Proxy Advisory Firms – Adviser Due Diligence and Oversight

The Guidance states that an adviser deciding whether to retain or continue retaining a proxy advisory firm to provide proxy voting recommendations should “ascertain, among other things, the firm’s capacity and competency to adequately analyze proxy issues” through the consideration of, “among other things:  the adequacy and quality of the proxy advisory firm’s staffing and personnel; the robustness of its policies and procedures regarding its ability to (i) ensure that its proxy voting recommendations are based on current and accurate information and (ii) identify and address any conflicts of interest . . . .”

The Guidance states that the Proxy Voting Rule requires an adviser to adopt procedures for overseeing a third party (such as a proxy advisory firm) that assists the adviser in fulfilling its proxy voting responsibilities and that these procedures should seek to verify on an ongoing basis that the arrangement with the third party continues to result in proxies being voted in the best interests of the adviser’s clients.  Noting that, after an adviser’s initial assessment, a proxy advisory firm’s business or policies regarding conflicts of interest could change in a manner that alters the effectiveness of the proxy advisory firm’s conflicts policies, the Guidance reiterates prior staff guidance stating that an adviser should take measures reasonably designed to identify and address on an ongoing basis potential proxy advisory firm conflicts, such as by requiring a proxy advisory firm to update the adviser of “business changes the investment adviser considers relevant  (i.e., with respect to the proxy advisory firm’s capacity and competency to provide proxy voting advice) or conflict policies and procedures.”

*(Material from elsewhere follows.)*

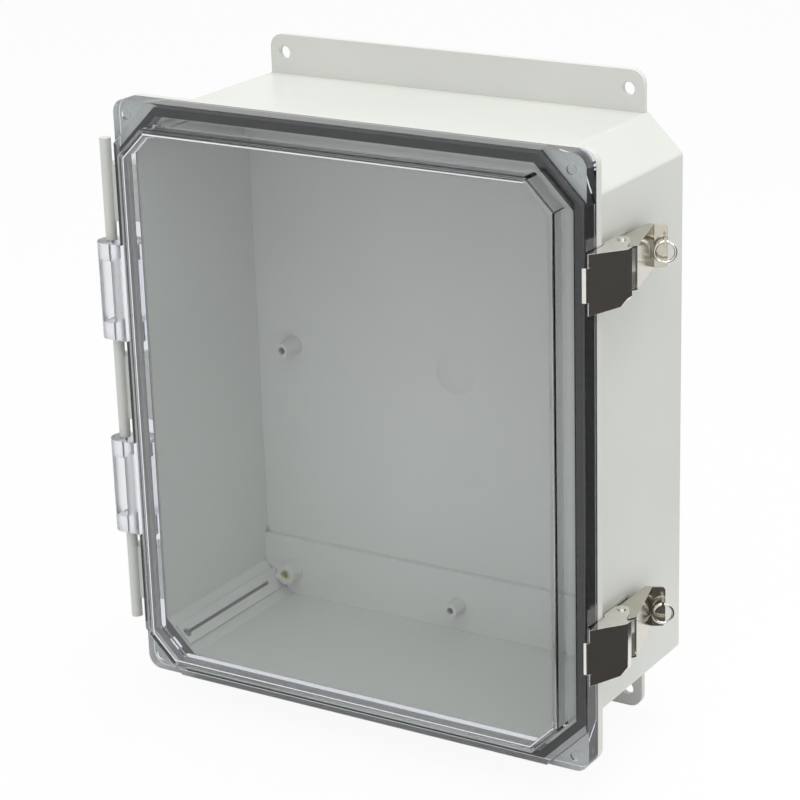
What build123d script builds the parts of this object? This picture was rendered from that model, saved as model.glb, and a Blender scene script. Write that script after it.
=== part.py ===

In discussing an adviser’s duty to oversee a proxy advisory firm, the Guidance addresses the situation where an adviser determines that a proxy advisory firm’s recommendation was based on a material factual error such that the adviser is led to question the process by which the proxy advisory firm develops its recommendations.   The Guidance states that an adviser faced with this situation “should take reasonable steps to investigate the error, taking into account, among other things, the nature of the error and the related recommendation, and seek to determine whether the proxy advisory firm is taking reasonable steps to seek to reduce similar errors in the future.”

Responding to the Guidance

The Guidance closes by noting the SEC staff’s expectation that any changes that may be needed in response to the Guidance will be made promptly, but in any event in advance of next year’s proxy season.

DISCLAIMER: Because of the generality of this update, the information provided herein may not be applicable in all situations and should not be acted upon without specific legal advice based on particular situations.